Search This Blog


Peacock feeling capital projects pressure

Could a Democrat Gov. John Bel Edwards power play be getting to taxpayer stalwart Republican state Sen. Barrow Peacock?

Peacock appeared on KEEL radio’s morning show last week to discuss an option for funding the Inner City Connector Interstate 49 route in Shreveport. Earlier last month, the interchange between I-49 and I-220 officially opened, joining the I-49/I-20 interchange about four miles south that opened nearly two decades ago, leaving just the space between – the Connector – undone to complete I-49 in Louisiana.

Related to the opening, Transportation and Development Secretary Shawn Wilson had spoken on the program. In that interview, he cast doubt on finishing the Connector any time soon. Although one reason had to do with ongoing federal studies, Wilson also said a tight funding environment had pushed the item back in the queue.

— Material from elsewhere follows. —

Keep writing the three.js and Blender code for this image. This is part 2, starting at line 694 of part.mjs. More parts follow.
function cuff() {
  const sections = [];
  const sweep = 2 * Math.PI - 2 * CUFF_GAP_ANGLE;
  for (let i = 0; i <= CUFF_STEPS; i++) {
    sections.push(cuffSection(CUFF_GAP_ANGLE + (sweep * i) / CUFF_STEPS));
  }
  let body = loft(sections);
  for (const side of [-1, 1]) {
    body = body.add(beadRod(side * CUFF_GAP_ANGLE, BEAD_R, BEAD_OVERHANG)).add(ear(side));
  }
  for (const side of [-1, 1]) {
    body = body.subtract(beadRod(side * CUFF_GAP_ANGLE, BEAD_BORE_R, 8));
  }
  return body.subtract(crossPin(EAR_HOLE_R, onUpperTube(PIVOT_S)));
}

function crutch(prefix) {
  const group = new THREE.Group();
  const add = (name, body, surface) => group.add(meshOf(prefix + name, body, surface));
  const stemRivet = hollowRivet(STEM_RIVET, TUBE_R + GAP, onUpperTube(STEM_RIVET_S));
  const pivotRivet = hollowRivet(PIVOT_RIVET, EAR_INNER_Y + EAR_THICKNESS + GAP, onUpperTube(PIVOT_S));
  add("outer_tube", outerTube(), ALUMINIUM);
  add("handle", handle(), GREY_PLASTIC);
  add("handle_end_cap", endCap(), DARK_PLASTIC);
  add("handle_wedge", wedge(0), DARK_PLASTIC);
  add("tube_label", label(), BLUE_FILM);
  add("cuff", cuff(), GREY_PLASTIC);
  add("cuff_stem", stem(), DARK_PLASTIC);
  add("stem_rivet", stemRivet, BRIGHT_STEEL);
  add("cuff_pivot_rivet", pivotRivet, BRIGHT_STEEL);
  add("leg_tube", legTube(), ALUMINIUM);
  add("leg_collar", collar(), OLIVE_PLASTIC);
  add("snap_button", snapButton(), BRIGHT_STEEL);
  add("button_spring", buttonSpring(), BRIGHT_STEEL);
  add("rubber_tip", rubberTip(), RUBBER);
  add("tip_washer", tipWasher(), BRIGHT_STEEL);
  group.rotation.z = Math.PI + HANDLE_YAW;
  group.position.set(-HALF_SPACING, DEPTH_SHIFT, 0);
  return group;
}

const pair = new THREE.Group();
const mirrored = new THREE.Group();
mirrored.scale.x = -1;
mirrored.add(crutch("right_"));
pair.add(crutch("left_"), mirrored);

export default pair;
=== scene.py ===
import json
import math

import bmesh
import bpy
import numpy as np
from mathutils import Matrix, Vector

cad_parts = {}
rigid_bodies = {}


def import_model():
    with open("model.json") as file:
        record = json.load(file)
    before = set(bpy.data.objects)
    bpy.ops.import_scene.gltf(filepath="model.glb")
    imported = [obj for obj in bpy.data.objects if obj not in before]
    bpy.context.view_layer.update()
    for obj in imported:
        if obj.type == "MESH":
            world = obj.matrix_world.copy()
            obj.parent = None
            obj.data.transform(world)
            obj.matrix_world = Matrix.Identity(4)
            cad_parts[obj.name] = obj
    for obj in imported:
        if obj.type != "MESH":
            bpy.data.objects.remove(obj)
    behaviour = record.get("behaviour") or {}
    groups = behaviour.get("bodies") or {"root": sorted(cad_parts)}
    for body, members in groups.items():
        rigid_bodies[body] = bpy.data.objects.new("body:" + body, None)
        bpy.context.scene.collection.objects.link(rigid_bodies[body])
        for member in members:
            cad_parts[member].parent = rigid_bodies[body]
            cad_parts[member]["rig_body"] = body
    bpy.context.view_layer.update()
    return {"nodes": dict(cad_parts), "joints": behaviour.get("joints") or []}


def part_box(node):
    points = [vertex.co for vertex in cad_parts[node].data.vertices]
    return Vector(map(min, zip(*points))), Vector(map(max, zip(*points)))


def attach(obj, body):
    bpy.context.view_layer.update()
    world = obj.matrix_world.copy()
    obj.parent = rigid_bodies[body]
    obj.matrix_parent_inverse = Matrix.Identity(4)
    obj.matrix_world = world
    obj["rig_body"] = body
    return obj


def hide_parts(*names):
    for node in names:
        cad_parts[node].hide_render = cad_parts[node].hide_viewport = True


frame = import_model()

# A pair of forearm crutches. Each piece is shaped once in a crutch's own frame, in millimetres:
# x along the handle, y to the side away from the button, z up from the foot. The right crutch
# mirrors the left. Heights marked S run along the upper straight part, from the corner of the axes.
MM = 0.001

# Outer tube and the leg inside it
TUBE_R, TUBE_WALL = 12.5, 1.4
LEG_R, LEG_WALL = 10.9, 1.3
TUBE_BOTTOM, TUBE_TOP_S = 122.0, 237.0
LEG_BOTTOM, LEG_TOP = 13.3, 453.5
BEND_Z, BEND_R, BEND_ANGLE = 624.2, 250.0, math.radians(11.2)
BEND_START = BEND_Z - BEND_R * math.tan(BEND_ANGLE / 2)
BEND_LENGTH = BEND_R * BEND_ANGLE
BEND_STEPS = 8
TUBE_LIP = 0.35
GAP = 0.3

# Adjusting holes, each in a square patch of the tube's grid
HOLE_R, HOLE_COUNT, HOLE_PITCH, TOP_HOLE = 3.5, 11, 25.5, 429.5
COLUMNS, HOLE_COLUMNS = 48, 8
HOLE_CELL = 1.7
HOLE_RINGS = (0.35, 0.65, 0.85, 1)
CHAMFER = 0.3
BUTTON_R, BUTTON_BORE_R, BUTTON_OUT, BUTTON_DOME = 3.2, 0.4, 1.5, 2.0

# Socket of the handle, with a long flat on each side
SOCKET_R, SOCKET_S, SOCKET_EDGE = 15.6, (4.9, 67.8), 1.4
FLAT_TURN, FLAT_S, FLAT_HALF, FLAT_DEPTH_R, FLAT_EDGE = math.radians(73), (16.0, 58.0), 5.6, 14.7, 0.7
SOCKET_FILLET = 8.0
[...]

That assertion continued a long-standing, and tiresome, talking point Wilson has foisted upon the public on behalf of his boss, increasing fuel taxes sold at retail. Legislators have rejected such efforts since Edwards assumed office, which has led to the Edwards Administration’s quasi-hostage-holding of roads projects.

Of course, reallocating the way the state spends transportation dollars, by cutting needless spending and reducing subsidization of local governments for their own projects and of private users, would free up around $130 million extra a year for construction on genuinely statewide needs. And plenty of other options exist that stretch and free up funds than the Administration has pursued after tax hike rebuffs, such as the use of Grant Anticipation Revenue Vehicle Bonds (used to finance one area item, the I-20 exit to Barksdale Air Force base) and a public-private partnership to replace the Belle Chasse Tunnel, negating its own rhetoric on this issue.

However, Peacock may be wilting to the pressure of alleging that only tax increases can trigger completion anytime soon of major projects. Speaking on the same program as had Wilson, Peacock had a recommendation for more road dollars – reallocate 0.45 percent of the existing sales tax to that purpose, away from the general fund. He said that 0.45 cents, reestablishing part of a 1 cent hike in 2016 that expired this summer, had proven superfluous as evidenced by a likely $300 million surplus in state tax collections over the forecast for last fiscal year. Presumably, the surplus realized will ripple forward.

In the half a billion to $600 million range, the portion of the surplus usable for this purpose ($195 million) wouldn’t come close to finishing the Connector, but Republican leaders want to use funds to pay off debt for construction already done. And it would take the entire proceeds of the increase for one year just to reach the minimum.

But the state didn’t need to hit up taxpayers for the amount in the first place, as the surplus shows. Surely the state could have pulled back $200 million in spending – a little over one percent of state-sourced dollars – to negate that. Add to that reforms to the use of money already dedicated to transportation spending that would churn out money to pay for the Connector over a few years.

In essence, Peacock’s proposal is akin to the gas tax hike, also unnecessary. Which brings up the question why Peacock – who, on the Louisiana Association for Business and Industry legislator scorecard that measures size of government preference, has scored as one of the most protective of taxpayer dollars in the Senate this term – seems so willing to capitulate on this issue?

To start with, recognize Peacock has stumped for another high-dollar and even more distant item as well – a new Jimmie Davis Bridge. He also has frowned upon another Administration tactic pressuring for acceptance of a gas tax increase, the use of tolls over the bridge. Bridge replacement would cost in a range around $85 million.

So, the chess match continues. Wilson keeps stumping for the gas tax increase by intimating these two items will take a long time to come to fruition unless the hike happens soon. This puts Peacock’s anti-tax instincts to the test in his desire to see the pair of projects through.

But his accepting an increase in the sales tax without corresponding tax reductions elsewhere isn’t a middle way. A tax hike is a tax hike regardless of its form, and especially odious when needing neither for continuing operations nor capital expenses. Peacock instead should advocate for transportation spending reforms as the preferred alternative.